Organda Minta Tarif Taksi Online dan Taksi Biasa Disamakan
Editor
Dewi Rina Cahyani
Sabtu, 25 Maret 2017 08:00 WIB
TEMPO.CO, Jakarta - Ketua Organda Jawa Barat Dedeh T Widarsih mengatakan, tidak perlu ada pembeda antara tarif taksi online dan taksi biasa. “Saya minta di samakan dengan taksi biasa, karena kita bersaing sehat. Kalu sekarang tidak bersaing sehat, sementara kita diatur dari A sampai Z, mereka tidak di atur,” kata dia di Bandung, Jumat, 24 Maret 2017.
Dedeh mengatakan, revisi Peraturan Menteri Perhubungan Nomor 32 Tahun 2016 untuk mengatur taksi online itu prinsipnya ada persamaan perlakuan antara taksi biasa dan taksi online. “Tolong samakan semua aturan,” kata dia.
Baca: Pemerintah Atur Taksi Online Tak Seenaknya Naikkan Tarif
Menurut Dedeh, dalam revisi Permenhub 32/2016 itu, organisasinya masih keberatan soal pengaturan pelat nomor taksi oline. “Kita minta kuning. Di 11 item revisi itu, platnya hitam cuma ada stiker, Sementara taksi itu (penandanya) di semua badan,” kata dia.
Dedeh meminta ketegasan pemerintah saat revisi nanti diberlakukan setelah masa transisi. “Yang tidak mengurus izin, tutup saja,” kata dia.
Baca: Kisruh, Bisnis Taksi Online Tetap Gurih
Kepala Dinas Perhubungan Jawa Barat Dedi Taufik mengatakan, saat ini draft Perturan Gubernur pengaturan taksi online mengikuti revisi Peraturan Menteri Perhubungan 32 Tahun 2016 sedang disusun. Targetnya terbit bersamaan dengan berlakunya Pereturan Menteri tersebut pada 1 April 2017. “Targetnya berbarengan, atau setelah Peraturan Menteri Perhubungan ini keluar,” kata dia di Bandung, Jumat, 24 Maret 2017.
Dedi mengatakan, soal tarif batas bawah dan batas atas ini sedang dirumuskan komponennya. “Cara perhitungannya didasari pada perhitungan biaya langsung dan tidak langsung,” kata dia. Diantaranya fixed cost, biaya penyusutan hingga investasi yang harus dikeluarkan.
Salah satu yang tengah dijajaki, dengan menyamakan batas bawah tarif taksi online dan taksi biasa. “Minimal batas bawahnya sama, itu berarti yang dikedepankan nanti layanan.

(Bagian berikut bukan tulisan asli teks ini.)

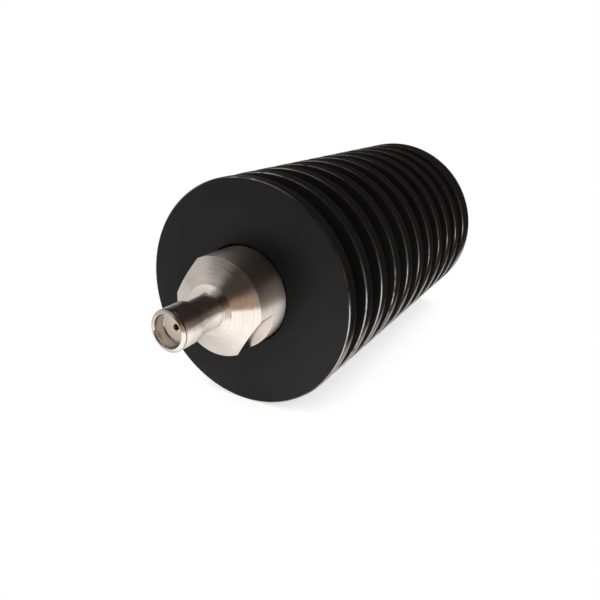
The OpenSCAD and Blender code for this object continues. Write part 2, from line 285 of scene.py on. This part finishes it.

Sehinga persaingan jelas kalau ada batas atas dan batas bawah,” kata Dedi
Dedi mengatakan, Perturan Gubernur nanti tidak hanya mengatur tarif, lainya diantaraya kuota serta kewajiban lain yang wajib dipenuhi taksi online. Jawa Barat misalnya punya 3 metropolitan yakni metropolitan Bandung, Bogor, Depok, Bekasi, Purwakarta dan Cirebon.
Perhitungan kuota ini misalnya mengikuti kawasan itu dengan menimbang jumlah penduduk, permintaan, load factor, taksi reguler yang sudah beroperasi serta taksi online yang sudah ada. “Dari sana nanti keluar kuota ini,” kata dia.
Dia mencontohkan, Bandung Raya misalnya, sudah beroperasi lebih dari 2 ribu taksi. Penerapan kuota ini diberlakukan agar tidak bersaing sehat. “Kalau nanti oversuply, kan sama saja,” kata Dedi.
Dedi mengatakan, dalam revisi Peraturan Menteri Perhubungan itu juga mewajibkan pengelola taksi online membuka perwakilan di daerah untuk beroperasi. “Asas domisili di tempat dia melakukan operasi,” kata dia.
Sementara soal desakan agar pelat kendaraan taksi online berwarna kuning, Dedi mengatakan, menunggu keputusan Polri. “Kita menunggu keputusan Kapolri,” kata dia.
Dia minta semua pihak menahan diri sambil menunggu pemberlakuan revisi Peraturan Menteri Perhubungan 32 tahun 2016. “Prinsipnnya ada kesetaraan dan keadilan yang kita ke depankan,” kata Dedi.